It's called blue sky thinking I think..
 
I dunno, he's probably more informed about these issues than most people could ever hope to be, but maybe not approaching them from pragmatic EU-central/corporate perspective. I've no idea if he's right or not but his thread there seems to me to be pointing out the problems he sees, not weighing up the pros and cons of various alternative policy options. You could take the negatives as starting points
 
yeah, i tossed that line out quickly - would possibly draw a line between faulting his reasoning and faulting his conclusions, if that doesn't sound like mealy mouthed logical squirming.
 
You could probably make the argument that the EU process is completely opaque and incomprehensible by design, so people are less likely to criticize it and it can be defended with large walls of words.

I don't know. It's a bit like academic writing: sometimes things are difficult because they are complex and other times things are kept difficult as a defense mechanism. I'm certainly not informed enough about the CAP.
 
You could probably make the argument that the EU process is completely opaque and incomprehensible by design, so people are less likely to criticize it and it can be defended with large walls of words
You could make the argument, but I very much doubt it's true - pretty much any large system gets more complex as it evolves, so the opaque incomprehensibility of their processes doesn't need deliberate intent to explain it
 
You could make the argument, but I very much doubt it's true - pretty much any large system gets more complex as it evolves, so the opaque incomprehensibility of their processes doesn't need deliberate intent to explain it
I don't know.

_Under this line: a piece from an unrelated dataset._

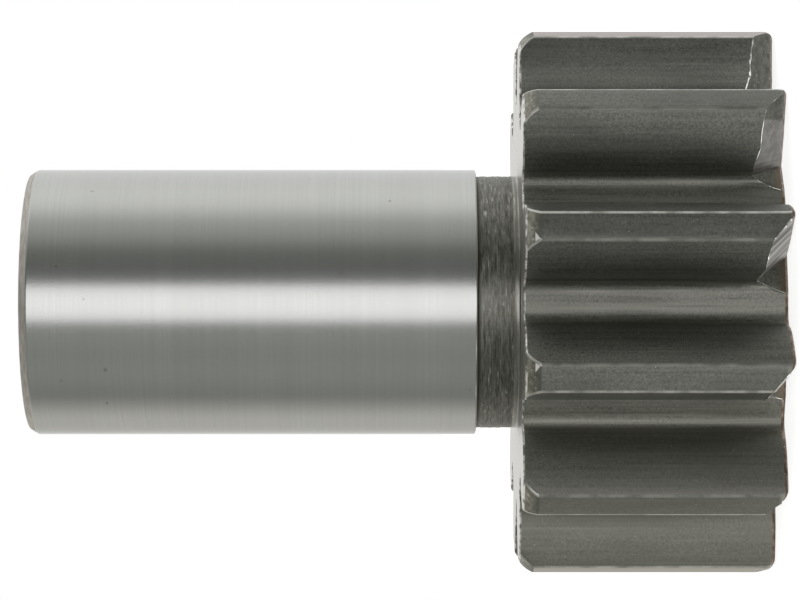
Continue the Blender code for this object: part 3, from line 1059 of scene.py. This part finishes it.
tree, shader = steel("milled", "#918F8A", 0.4)
streaks = from_shaft(tree, STREAKS_PER_METRE, slant=STREAK_SLANT, detail=3.0)
blots = grain(tree, (1.8, 1.8, 1.8), detail=3.0, seed=11.0)
chips = grain(tree, (4.5, 4.5, 4.5), detail=1.0, seed=19.0)
cut_colour = blend(tree, span(tree, streaks, 0.34, 0.66), "#4E4D49", "#C3C1BD")
blotted = blend(tree, span(tree, blots, 0.35, 0.65), "#84827F", "#9D9B98")
plain = span(tree, along(tree, "X"), PLAIN_FROM, PLAIN_FULL, 0.0, 0.85)
cut_colour = blend(tree, plain, cut_colour, blotted)
darker_near_tips = blend(tree, span(tree, blots, 0.35, 0.65), "#5F6059", "#787971")
near_tips_share = span(tree, along(tree, "X"), DARKER_FROM, DARKER_FULL)
cut_colour = blend(tree, near_tips_share, cut_colour, darker_near_tips)
feed(
    tree,
    shader,
    Base_Color=blend(tree, span(tree, chips, 0.71, 0.76), cut_colour, "#B9B7B0"),
    Roughness=span(tree, streaks, 0.3, 0.7, 0.36, 0.5),
)
bump(tree, shader, streaks, 0.02 * MM)

tree, shader = steel("floor", "#6A6A62", 0.45)
near_end = span(tree, along(tree, "Z"), BROWN_FROM, BROWN_FULL)
specks = grain(tree, (5.0, 5.0, 5.0), detail=2.0, seed=12.0)
floor_colour = blend(tree, span(tree, specks, 0.35, 0.65), "#5E5F57", "#75766E")
feed(tree, shader, Base_Color=blend(tree, near_end, floor_colour, "#776A5C"))

tree, shader = steel("burr", "#E4E3DD", 0.22)
torn = grain(tree, (4.0, 4.0, 4.0), detail=2.0, seed=22.0)
feed(tree, shader, Base_Color=blend(tree, span(tree, torn, 0.35, 0.6), "#E2E1DA", "#FCFBF6"))
print("materials:", len(pinion.data.materials))

# %% [markdown]
# ## The studio
#
# A bright cylinder shows its whole surroundings, squeezed into bands along its length, so the
# light here is planned as bands round the shaft line. Going round from the camera, the room is
# dim, dark just above the lamp, and pale beyond the sides. Each list starts at the camera and
# goes round to the far side, with one level for every fifteen degrees. Behind the pinion is
# white paper, which the camera sees, and which glossy and transmission rays see there as well,
# so the steel shows it along its outer edges.

# %% World
FRONT = 0.5
BAND_STEP = 15
ABOVE = [0.20, 0.07, 0.12, 0.16, 0.37, 0.46, 0.77, 0.85, 0.79, 0.79, 0.79, 0.79, 0.79]
BELOW = [0.20, 0.09, 0.29, 0.26, 0.29, 0.27, 0.21, 0.43, 0.58, 0.55, 0.58, 0.66, 0.79]
PLAIN = (1.0, 1.0, 1.0)
COOL = (0.99, 1.02, 0.97)
WARM = (1.01, 0.99, 0.95)
COOL_BELOW = 7
COOL_ABOVE = 6
PAPER_STARTS = 0.43
PAPER_FULL = 0.48

world = bpy.data.worlds.new("studio")
bpy.context.scene.world = world
world.use_nodes = True
tree = world.node_tree
tree.nodes.clear()
direction = add(tree, "ShaderNodeTexCoord")
split = add(tree, "ShaderNodeSeparateXYZ", {"Vector": direction.outputs["Generated"]})
facing = add(tree, "ShaderNodeMath", {0: split.outputs["Y"], 1: -1.0}, operation="MULTIPLY")
around = add(
    tree, "ShaderNodeMath", {0: split.outputs["X"], 1: facing.outputs[0]}, operation="ARCTAN2"
)
turn = add(
    tree, "ShaderNodeMath", {0: around.outputs[0], 1: 1 / (2 * math.pi)}, operation="MULTIPLY"
)
place = add(tree, "ShaderNodeMath", {0: turn.outputs[0], 1: FRONT}, operation="ADD")
bands = add(tree, "ShaderNodeValToRGB", {"Fac": place.outputs[0]})
ramp = bands.color_ramp
ramp.elements.remove(ramp.elements[-1])
bands_below = [(level, COOL if i < COOL_BELOW else WARM) for i, level in enumerate(BELOW)][1:]
bands_above = [(level, COOL if i < COOL_ABOVE else PLAIN) for i, level in enumerate(ABOVE)]
for i, (level, tint) in enumerate(bands_below[::-1] + bands_above):
    stop = ramp.elements[0] if i == 0 else ramp.elements.new(i * BAND_STEP / 360)
    stop.position = i * BAND_STEP / 360
    stop.color = [level * channel for channel in tint] + [1.0]

rays = add(tree, "ShaderNodeLightPath").outputs
away = add(tree, "ShaderNodeMath", {0: turn.outputs[0]}, operation="ABSOLUTE")
behind = span(tree, away.outputs[0], PAPER_STARTS, PAPER_FULL)
seen_in_steel = add(
    tree,
    "ShaderNodeMath",
    {0: rays["Is Glossy Ray"], 1: rays["Is Transmission Ray"]},
    operation="ADD",
)
paper = add(
    tree,
    "ShaderNodeMath",
    {0: seen_in_steel.outputs[0], 1: behind, 2: rays["Is Camera Ray"]},
    operation="MULTIPLY_ADD",
    use_clamp=True,
)
shown = blend(tree, paper.outputs[0], bands.outputs["Color"], "#FFFFFF")
sky = add(tree, "ShaderNodeBackground", {"Color": shown, "Strength": 1.0})
add(tree, "ShaderNodeOutputWorld", {"Surface": sky.outputs["Background"]})
print("bands in the room:", len(ramp.elements))


# %% [markdown]
# ## The lamps
#
# A long strip over the camera makes the bright line on the shank, and a wider panel, lower and
# to one side, fills the flanks that turn away from it. A panel is set by the level at which
# a mirror would show it, where 1 is white.

# %% Lamps
PEARL = (1.01, 0.995, 1.02)
LAMP_DISTANCE = 1.0


def panel(name, around, rise, width, length, radiance, tint=PLAIN):
    """A soft square-edged lamp that looks at the pinion.

    Around is its angle round the shaft line from the camera, rise its angle towards the shank.
    """
    across = math.cos(math.radians(rise))
    way = Vector(
        (
            math.sin(math.radians(around)) * across,
            -math.cos(math.radians(around)) * across,
            math.sin(math.radians(rise)),
        )
    )
    turned = (-way).to_track_quat("-Z", "Y").to_euler()
    middle = Vector((0, 0, TOTAL_LENGTH / 2))
    bpy.ops.object.light_add(type="AREA", location=middle + way * LAMP_DISTANCE, rotation=turned)
    lamp = bpy.context.object
    lamp.name = name
    lamp.data.shape = "RECTANGLE"
    lamp.data.size = width
    lamp.data.size_y = length
    lamp.data.energy = radiance * math.pi * width * length
    lamp.data.color = tint


panel("front_strip", around=-1.15, rise=0, width=0.56, length=1.6, radiance=1.12, tint=PEARL)
panel("low_fill", around=-60, rise=-40, width=1.3, length=0.6, radiance=1.35)

# %% [markdown]
# ## The floor
#
# The pinion stands on its toothed end, so the floor is seen edge on. It is white to the
# camera, with the pinion's shadow on it.

# %% Floor
FLOOR_SIZE = 4.0
FLOOR_GAP = 0.02 * MM

bpy.ops.mesh.primitive_plane_add(size=FLOOR_SIZE, location=(0, 0, -FLOOR_GAP))
floor = bpy.context.object
floor.name = "floor"
floor.visible_glossy = False
floor.visible_shadow = False
paint = bpy.data.materials.new("white_paper")
paint.use_nodes = True
tree = paint.node_tree
tree.nodes.clear()
rays = add(tree, "ShaderNodeLightPath")
matt = add(tree, "ShaderNodeBsdfDiffuse", {"Color": linear("#E8E8E6")})
glow = add(tree, "ShaderNodeEmission", {"Strength": 0.8})
both = add(tree, "ShaderNodeAddShader", {0: matt.outputs[0], 1: glow.outputs[0]})
seen = add(
    tree,
    "ShaderNodeMixShader",
    {"Fac": rays.outputs["Is Camera Ray"], 1: matt.outputs[0], 2: both.outputs[0]},
)
add(tree, "ShaderNodeOutputMaterial", {"Surface": seen.outputs[0]})
floor.data.materials.append(paint)

# %% [markdown]
# ## The camera
#
# The photograph was taken square to the shaft line, from about a hand's length away, with the
# camera turned on its side: the shank points left and the teeth stand at the right.

# %% Camera
UNIT = 0.0805 * MM
CAMERA_DISTANCE = 3350 * UNIT
CAMERA_HEIGHT = 29.45 * MM
AXIS_BELOW_CENTRE = 2 * UNIT
SENSOR_WIDTH = 36.0
IMAGE_WIDTH = 800

camera = bpy.data.objects.new("camera", bpy.data.cameras.new("camera"))
bpy.context.scene.collection.objects.link(camera)
camera.location = (AXIS_BELOW_CENTRE, -CAMERA_DISTANCE, CAMERA_HEIGHT)
camera.rotation_euler = Matrix(((0, 1, 0), (0, 0, -1), (-1, 0, 0))).to_euler()
camera.data.sensor_width = SENSOR_WIDTH
camera.data.lens = SENSOR_WIDTH * CAMERA_DISTANCE / (IMAGE_WIDTH * UNIT)
camera.data.clip_start = 0.01
bpy.context.scene.camera = camera
bpy.context.scene.view_settings.view_transform = "Standard"
print("lens:", round(camera.data.lens, 1), "mm")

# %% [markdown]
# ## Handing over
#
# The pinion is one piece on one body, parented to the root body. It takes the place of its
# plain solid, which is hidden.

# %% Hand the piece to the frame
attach(pinion, "root")
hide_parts(NODE)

It's a bit like academic writing: sometimes things are difficult because they are complex and other times things are kept difficult as a defense mechanism. I'm certainly not informed enough about the CAP.
 
I've heard the academic writing thing before, and again I don't know if I really believe it. This stuff just happens naturally

Like look at a 2001 entry for "black hole" on wikipedia compared to today's version

Every place I've ever worked has had a workplace lingo (even more pronounced in the code) that you have to learn in order to communicate effectively. Nobody made an effort to deliberately exclude anyone - in fact, I'd say the opposite was true, turnover in tech is pretty high so it's in everyone's interest to NOT complicate things, but they still get complicated
 
Academic writing is complex because you need precision in language to talk about complex things. It's hard for academics to read too because it's not necessarily that the language is the hard part, it's what the language is trying to convey with minimal scope for misinterpretation. How do describe something as bewilderingly complex as a brain in lay terms only? Eventually your similes will not be sufficient as you get into details and truly foreign concepts, so you either have to introduce jargon or invent terms (which become jargon) or you spend so long explaining things using only words an 8 year old can understand (not being facetious here, this is a standard communications policy) that it ceases to become an efficient mechanism for disseminating scientific knowledge.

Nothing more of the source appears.